§ GIVEN DATA
++++++++++++++++++++
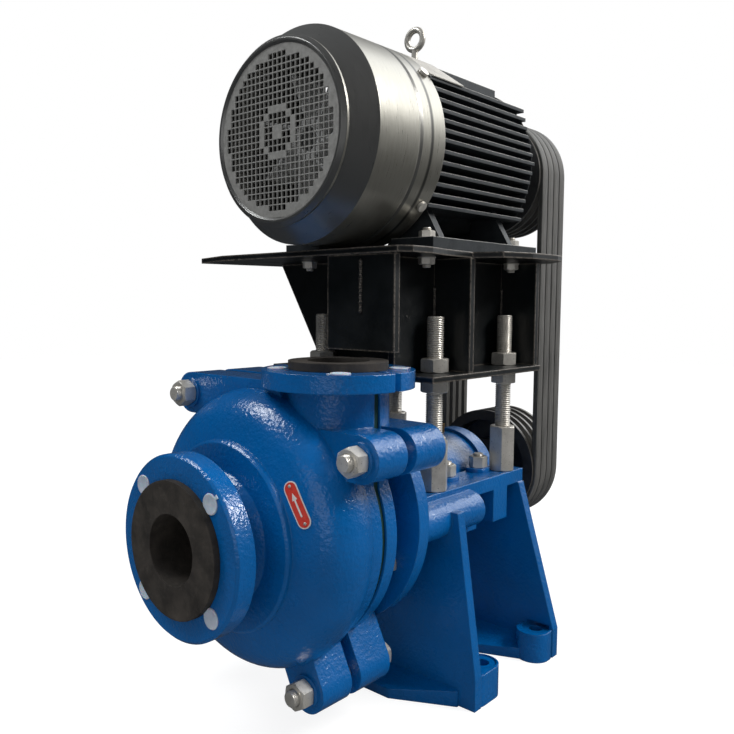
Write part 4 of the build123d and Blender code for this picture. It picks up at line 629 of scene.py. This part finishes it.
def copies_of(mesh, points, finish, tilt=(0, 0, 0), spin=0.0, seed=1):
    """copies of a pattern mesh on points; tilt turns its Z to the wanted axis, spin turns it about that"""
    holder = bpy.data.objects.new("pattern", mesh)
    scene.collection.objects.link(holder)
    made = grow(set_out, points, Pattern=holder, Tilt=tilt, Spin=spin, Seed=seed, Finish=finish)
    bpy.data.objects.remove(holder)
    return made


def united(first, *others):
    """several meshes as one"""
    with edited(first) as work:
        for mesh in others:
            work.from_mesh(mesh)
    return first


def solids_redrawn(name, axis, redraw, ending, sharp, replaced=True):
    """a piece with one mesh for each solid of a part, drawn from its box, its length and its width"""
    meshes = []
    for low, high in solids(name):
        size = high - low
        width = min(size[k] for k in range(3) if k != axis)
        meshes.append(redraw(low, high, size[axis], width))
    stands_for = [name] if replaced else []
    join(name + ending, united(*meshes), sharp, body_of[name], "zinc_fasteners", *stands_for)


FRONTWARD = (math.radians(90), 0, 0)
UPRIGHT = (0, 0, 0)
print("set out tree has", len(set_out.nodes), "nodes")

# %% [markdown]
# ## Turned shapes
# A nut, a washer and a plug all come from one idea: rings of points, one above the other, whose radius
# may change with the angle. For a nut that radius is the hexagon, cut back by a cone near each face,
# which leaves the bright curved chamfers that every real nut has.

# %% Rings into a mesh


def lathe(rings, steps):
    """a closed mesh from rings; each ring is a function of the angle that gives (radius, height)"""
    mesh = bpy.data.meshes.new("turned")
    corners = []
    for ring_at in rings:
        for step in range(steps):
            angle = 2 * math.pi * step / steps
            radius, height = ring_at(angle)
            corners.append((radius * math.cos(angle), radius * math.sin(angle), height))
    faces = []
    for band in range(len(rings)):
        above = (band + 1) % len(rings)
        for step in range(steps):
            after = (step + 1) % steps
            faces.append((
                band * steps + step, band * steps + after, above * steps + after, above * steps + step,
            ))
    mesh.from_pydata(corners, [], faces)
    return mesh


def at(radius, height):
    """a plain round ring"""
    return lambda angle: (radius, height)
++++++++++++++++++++
§ SET EXERCISE
Starting with the first line of the data above, copy each line exactly until you reach the line with "# %% Rings into a mesh"; include that line as well.

§ EXERCISE RESPONSE
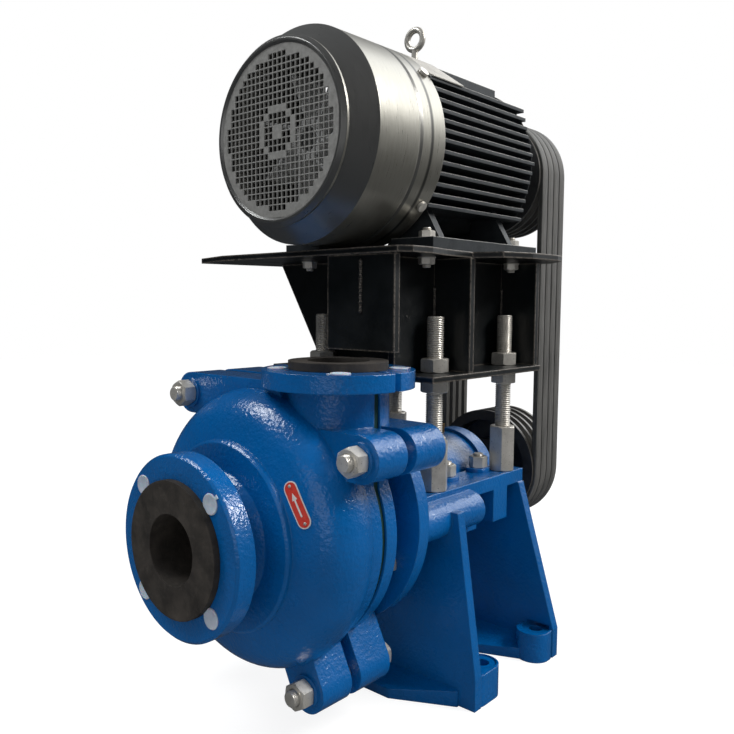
Write part 4 of the build123d and Blender code for this picture. It picks up at line 629 of scene.py. This part finishes it.
def copies_of(mesh, points, finish, tilt=(0, 0, 0), spin=0.0, seed=1):
    """copies of a pattern mesh on points; tilt turns its Z to the wanted axis, spin turns it about that"""
    holder = bpy.data.objects.new("pattern", mesh)
    scene.collection.objects.link(holder)
    made = grow(set_out, points, Pattern=holder, Tilt=tilt, Spin=spin, Seed=seed, Finish=finish)
    bpy.data.objects.remove(holder)
    return made


def united(first, *others):
    """several meshes as one"""
    with edited(first) as work:
        for mesh in others:
            work.from_mesh(mesh)
    return first


def solids_redrawn(name, axis, redraw, ending, sharp, replaced=True):
    """a piece with one mesh for each solid of a part, drawn from its box, its length and its width"""
    meshes = []
    for low, high in solids(name):
        size = high - low
        width = min(size[k] for k in range(3) if k != axis)
        meshes.append(redraw(low, high, size[axis], width))
    stands_for = [name] if replaced else []
    join(name + ending, united(*meshes), sharp, body_of[name], "zinc_fasteners", *stands_for)


FRONTWARD = (math.radians(90), 0, 0)
UPRIGHT = (0, 0, 0)
print("set out tree has", len(set_out.nodes), "nodes")

# %% [markdown]
# ## Turned shapes
# A nut, a washer and a plug all come from one idea: rings of points, one above the other, whose radius
# may change with the angle. For a nut that radius is the hexagon, cut back by a cone near each face,
# which leaves the bright curved chamfers that every real nut has.

# %% Rings into a mesh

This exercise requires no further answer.